• **Aim**: Answer with one number: the count of lines in the listing below that hold the word "data".
⁂
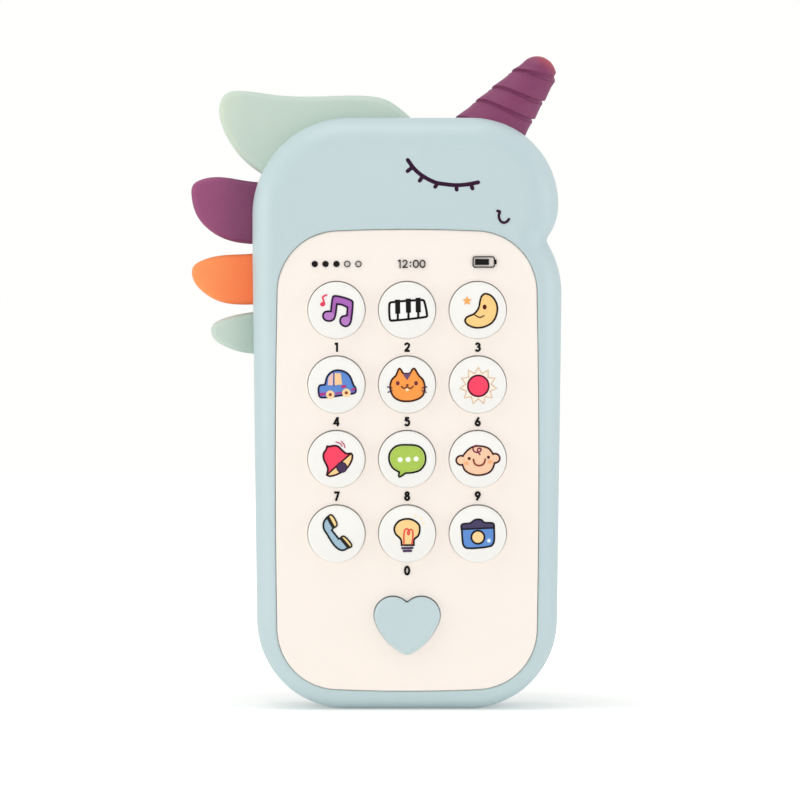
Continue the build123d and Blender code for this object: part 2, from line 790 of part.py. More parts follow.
def contact_plate(x0, x1, at_top):
    z0 = bay_top - contact_thickness if at_top else bay_bottom
    return bar(x0 - contact_half_width, x1 + contact_half_width, cell_y - contact_half_width,
               cell_y + contact_half_width, z0, z0 + contact_thickness)


def contact_tag(x, at_top):
    """The solder tag that passes through the bay's end wall."""
    reach = bay_wall + tag_length
    z0 = bay_top - contact_thickness if at_top else bay_bottom - reach
    return bar(x - tag_half_width, x + tag_half_width, cell_y - contact_half_width,
               cell_y - contact_half_width + contact_thickness, z0, z0 + reach + contact_thickness)


def tag_slots():
    slots = []
    for x, z in ((-cell_pitch, bay_bottom - bay_wall / 2), (cell_pitch, bay_top + bay_wall / 2)):
        slots.append(bar(x - tag_half_width - tag_gap, x + tag_half_width + tag_gap,
                         cell_y - contact_half_width - tag_gap,
                         cell_y - contact_half_width + contact_thickness + tag_gap,
                         z - bay_wall, z + bay_wall))
    return slots


def make_contact_springs():
    """The coil springs that press on the flat ends of the cells."""
    height = spring_length - 2 * spring_wire_radius - 0.1
    coils = []
    for x, points_up in cell_places():
        low = bay_bottom + contact_thickness if points_up else bay_top - contact_thickness - spring_length
        start = low + spring_wire_radius + 0.05
        path = Helix(height / spring_turns, height, spring_radius, center=(x, cell_y, start))
        section = Plane(origin=path @ 0, z_dir=path % 0) * Circle(spring_wire_radius)
        coils.append(sweep(section, path=path, is_frenet=True))
    return coils


def make_battery_door():
    """A flat panel flush with the back, thickened around its two screws."""
    door = fillet(back_edges(slab(DOOR, door_inner, back_y)), door_edge_round)
    door = door + [disc(0, z, door_boss_radius, door_boss_end, door_inner + 0.5) for z in door_screw_places]
    for z in door_screw_places:
        door = door - disc(0, z, door_screw_head_radius + door_screw_head_gap, door_head_seat, back_y + 1)
        door = door - disc(0, z, door_screw_radius + screw_clearance, door_boss_end - 1, back_y)
    return door


# ================================================================ speaker
def make_speaker_basket():
    """A pressed dish: a flat rim, a sloping wall and a closed floor."""
    inner_rim = speaker_radius - speaker_rim_width
    return turned([(inner_rim, rim_front), (speaker_radius, rim_front), (speaker_radius, rim_back),
                   (inner_rim + speaker_skin, rim_back), (speaker_neck_radius, basket_back), (0, basket_back),
                   (0, basket_back + speaker_skin), (speaker_neck_radius - speaker_skin / 2,
                                                     basket_back + speaker_skin),
                   (inner_rim, rim_back + speaker_skin)], 0, speaker_z)


def make_speaker_cone():
    """Paper cone, dust cap and voice coil in one piece."""
    edge = speaker_radius - speaker_rim_width - 0.1
    neck = basket_back + 0.35 * speaker_depth
    coil = speaker_coil_radius
    return turned([(edge, rim_front - speaker_paper / 2), (edge, rim_front - 1.5 * speaker_paper),
                   (coil, neck), (coil, basket_back + speaker_skin + 0.2),
                   (coil - speaker_paper, basket_back + speaker_skin + 0.2),
                   (coil - speaker_paper, neck + speaker_paper),
                   (0, neck + 3 * speaker_paper), (0, neck + 4 * speaker_paper),
                   (coil + speaker_paper / 2, neck + 1.5 * speaker_paper)], 0, speaker_z)


def make_magnet():
    magnet = disc(0, speaker_z, magnet_radius, basket_back - magnet_thickness, basket_back)
    return fillet(front_edges(magnet), 0.5)


# ================================================================ slide switch
def make_switch_can():
    can = bar(-switch_can_width / 2, switch_can_width / 2, can_bottom, can_top,
              switch_z - switch_can_height / 2, switch_z + switch_can_height / 2)
    slot_x = (switch_travel + lever_width) / 2 + lever_gap
    slot_z = lever_height / 2 + lever_gap
    return can - bar(-slot_x, slot_x, can_top - switch_slot_depth, can_top + 1,
                     switch_z - slot_z, switch_z + slot_z)


def make_switch_lever():
    return bar(knob_rest_x - lever_width / 2, knob_rest_x + lever_width / 2,
               can_top - switch_slot_depth + lever_gap, can_top + lever_length,
               switch_z - lever_height / 2, switch_z + lever_height / 2)


def make_switch_knob():
    """A ribbed grip in the slot, a plate behind the wall and a socket for the lever."""
    top = back_y - knob_sunk
    grip = bar(knob_rest_x - knob_width / 2, knob_rest_x + knob_width / 2, knob_plate_bottom, top,
               switch_z - knob_height / 2, switch_z + knob_height / 2)
    grip = fillet(back_edges(grip), knob_edge_round)
    margin = knob_plate_margin
    plate = bar(knob_rest_x - knob_width / 2 - margin, knob_rest_x + knob_width / 2 + margin,
                knob_plate_bottom, knob_plate_top,
                switch_z - knob_height / 2 - margin, switch_z + knob_height / 2 + margin)
    knob = grip + plate
    pitch = knob_width / 5
    for index in (-1, 0, 1):
        x = knob_rest_x + index * pitch
        knob = knob - bar(x - pitch / 5, x + pitch / 5, top - knob_edge_round, top + 1,
                          switch_z - knob_height, switch_z + knob_height)
    socket_x = lever_width / 2 + screw_clearance
    socket_z = lever_height / 2 + screw_clearance
    return knob - bar(knob_rest_x - socket_x, knob_rest_x + socket_x, knob_plate_bottom - 1,
                      can_top + lever_length + lever_gap, switch_z - socket_z, switch_z + socket_z)


# ================================================================ mane locks and horn
def make_root(root):
    """The tongue through the casing wall and the flange that keeps it from pulling out."""
    inner = wall + tongue_gap
    within = grow(OUTLINE, tongue_reach) - grow(OUTLINE, -inner - flange_thickness)
    band = grow(OUTLINE, -inner) - grow(OUTLINE, -inner - flange_thickness)
    tongue = slab(root_strip(root, 0) & within, seam_y - tongue_thickness / 2, seam_y + tongue_thickness / 2)
    flange = slab(root_strip(root, flange_overlap) & band, seam_y - flange_depth / 2, seam_y + flange_depth / 2)
    return tongue + flange


def make_lock(name):
    """A soft flat lock: its outline made solid, rounded all round and seated on the casing's side."""
    points = [(head_left + x, body_height + z) for x, z in LOCKS[name][0]]
    outline = make_face(Spline(*points) + Line(points[-1], points[0]))
    lock = slab(outline, seam_y - lock_thickness / 2, seam_y + lock_thickness / 2)
    rims = [edge for edge in front_edges(lock) + back_edges(lock) if edge.geom_type != GeomType.LINE]
    lock = fillet(rims, lock_edge_round)
    return lock - slab(OUTLINE, front_y, back_y) + make_root(ROOTS[name])


def make_horn():
    """A leaning cone with a round tip, cut to sit on the rounded top of the head."""
    grow_rate = (horn_base_radius - horn_tip_radius) / horn_length
    low = -horn_sunk
    cap = ThreePointArc((horn_tip_radius, horn_length),
                        (horn_tip_radius * cos(pi / 4), horn_length + horn_tip_radius * sin(pi / 4)),
                        (0, horn_length + horn_tip_radius))
    side = Polyline((0, horn_length + horn_tip_radius), (0, low), (horn_base_radius - grow_rate * low, low),
                    (horn_tip_radius, horn_length))
    cone = revolve(Plane.XZ * make_face(cap + side), Axis.Z)
    cone = Pos(horn_x, seam_y, horn_z) * Rot(0, horn_lean, 0) * cone
    return cone - FRONT_BODY - REAR_BODY + make_root(ROOTS["horn"])


# ================================================================ wires
def make_wire(*points):
    """An insulated wire of straight runs joined by even bends."""
    path = FilletPolyline(*points, radius=wire_bend) if len(points) > 2 else Line(*points)
    section = Plane(origin=path @ 0, z_dir=path % 0) * Circle(wire_radius)
    return sweep(section, path=path)


def make_minus_wire():
    start = bay_bottom - bay_wall - tag_length + wire_radius
    tag_front = cell_y - contact_half_width
    return make_wire((-cell_pitch, tag_front - wire_end_gap, start), (-cell_pitch, board_back + wire_end_gap, start))


def make_plus_wire():
    x, z = plus_wire_board
    start = bay_top + bay_wall + tag_length - wire_radius
    tag_front = cell_y - contact_half_width
    turn = tag_front - wire_radius - 2 * wire_bend
    return make_wire((cell_pitch, tag_front - wire_end_gap, start), (cell_pitch, turn, start),
                     (x, turn, z), (x, board_back + wire_end_gap, z))


def make_speaker_wires():
    """Two wires from the basket down to the board."""
    slope = (rim_back - basket_back) / (speaker_radius - speaker_rim_width + speaker_skin - speaker_neck_radius)
    wires = []
    for x in (-speaker_wire_x, speaker_wire_x):
        reach = (speaker_wire_drop**2 + x**2) ** 0.5 - wire_radius
        start = basket_back + slope * (reach - speaker_neck_radius) - 0.2
        turn = basket_back - 1.0
        z = speaker_z - speaker_wire_drop
        wires.append(make_wire((x, start, z), (x, turn, z), (x, turn, speaker_wire_board_z),
                               (x, board_back + wire_end_gap, speaker_wire_board_z)))
    return wires


def make_switch_wires():
    wires = []
    turn = (can_bottom + board_back) / 2
    for x in (-switch_wire_x, switch_wire_x):
        wires.append(make_wire((x, can_bottom - wire_end_gap, switch_z), (x, turn, switch_z),
                               (x, turn, switch_z + switch_wire_step),
                               (x, board_back + wire_end_gap, switch_z + switch_wire_step)))
    return wires


# ================================================================ all the pieces
def build_all():
    os.makedirs("parts", exist_ok=True)
    save(make_front_shell(), "front_shell")
    save(make_rear_shell(), "rear_shell")
    save(make_faceplate(), "faceplate")
    for name, (x, z) in KEYS.items():
        save(make_key(x, z), name)
    save(make_heart(), "heart_button")
    save(make_membrane(), "keypad_membrane")
    save(make_board(), "main_board")
    save(make_chip(), "chip_blob")
    save(make_capacitor(), "capacitor")
    save([make_led(x, z) for x, z in both_sides([led_places])], "leds")
    save(make_board_screws(), "board_screws")
    save(make_case_screws(), "case_screws")
    save(make_battery_door(), "battery_door")
    save(make_door_screws(), "door_screws")
    for index, (x, points_up) in enumerate(cell_places()):
        save(make_cell(x, points_up), f"battery_{index + 1}")
    save(contact_plate(-cell_pitch, -cell_pitch, False) + contact_tag(-cell_pitch, False), "contact_minus")
    save(contact_plate(cell_pitch, cell_pitch, True) + contact_tag(cell_pitch, True), "contact_plus")
    save(contact_plate(0, cell_pitch, False), "contact_link_lower")
    save(contact_plate(-cell_pitch, 0, True), "contact_link_upper")
    save(make_contact_springs(), "contact_springs")
    save(make_speaker_basket(), "speaker_basket")
    save(make_speaker_cone(), "speaker_cone")
    save(make_magnet(), "speaker_magnet")
    save(make_speaker_screws(), "speaker_screws")
    save(make_switch_can(), "switch_can")
    save(make_switch_lever(), "switch_lever")
    save(make_switch_knob(), "switch_knob")
    save(make_plus_wire(), "wire_battery_plus")
    save(make_minus_wire(), "wire_battery_minus")
    save(make_speaker_wires(), "wires_speaker")
    save(make_switch_wires(), "wires_switch")
    for name in LOCKS:
        save(make_lock(name), name)
    save(make_horn(), "horn")


build_all()
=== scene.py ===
"""Toy cell phone with a unicorn head, standing on its bottom edge on a white table.

Metres, +X to the right of someone facing the keys, +Y towards the battery door, +Z up.
The sections follow the toy as it is put together, from the rear shell to the mane and horn.
"""
import bmesh
import bpy
import numpy as np
from math import atan2, cos, hypot, pi, radians, sin
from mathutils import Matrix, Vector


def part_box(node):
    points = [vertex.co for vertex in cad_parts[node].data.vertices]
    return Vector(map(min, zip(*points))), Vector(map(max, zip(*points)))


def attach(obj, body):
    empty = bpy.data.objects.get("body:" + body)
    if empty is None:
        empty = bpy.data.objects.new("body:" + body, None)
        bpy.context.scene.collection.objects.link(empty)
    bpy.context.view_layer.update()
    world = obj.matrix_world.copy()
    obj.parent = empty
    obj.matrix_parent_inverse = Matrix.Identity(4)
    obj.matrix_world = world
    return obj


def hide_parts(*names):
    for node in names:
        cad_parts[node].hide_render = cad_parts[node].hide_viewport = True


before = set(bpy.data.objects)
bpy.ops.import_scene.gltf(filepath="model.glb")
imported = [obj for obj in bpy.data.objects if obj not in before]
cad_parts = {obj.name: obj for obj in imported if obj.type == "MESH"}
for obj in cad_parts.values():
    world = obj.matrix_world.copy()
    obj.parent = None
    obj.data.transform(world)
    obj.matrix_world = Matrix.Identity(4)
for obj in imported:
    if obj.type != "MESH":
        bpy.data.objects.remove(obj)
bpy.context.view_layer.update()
MM = 0.001

# ---------------------------------------------------------------- table, lamps and camera
# The toy stands on a white table in a white room, between four broad soft lamps: above, in front and at each
# side. The matt table glows a little, least close to the toy, so the toy's soft shadow stays.


def srgb(red, green, blue):
    """The linear colour of a screen colour given as three values up to 255."""
    c = np.array([red, green, blue]) / 255
    linear = np.where(c <= 0.04045, c / 12.92, ((c + 0.055) / 1.055) ** 2.4)
    return (*linear.tolist(), 1.0)


class Signal:
    """One shader socket. Arithmetic on it adds Math nodes, and numbers alone stay in Python."""

    def __init__(self, finish, socket):
        self.finish = finish
        self.socket = socket

    def math(self, operation, *values):
        return self.finish.node("ShaderNodeMath", {"operation": operation}, *values)

    def __add__(self, other):
        return self.math("ADD", self, other)

    def __sub__(self, other):
        return self.math("SUBTRACT", self, other)

    def __rsub__(self, other):
        return self.math("SUBTRACT", other, self)

    def __mul__(self, other):
        return self.math("MULTIPLY", self, other)

    def __truediv__(self, other):
        return self.math("DIVIDE", self, other)

    def above(self, edge, soft):
        """0 below the edge and 1 above it, with a soft step between."""
        return self.finish.node("ShaderNodeMapRange", {"interpolation_type": "SMOOTHSTEP"},
                                Value=self, From_Min=edge - soft, From_Max=edge + soft)

    __radd__ = __add__
    __rmul__ = __mul__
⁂
• **Solved exercise**: 7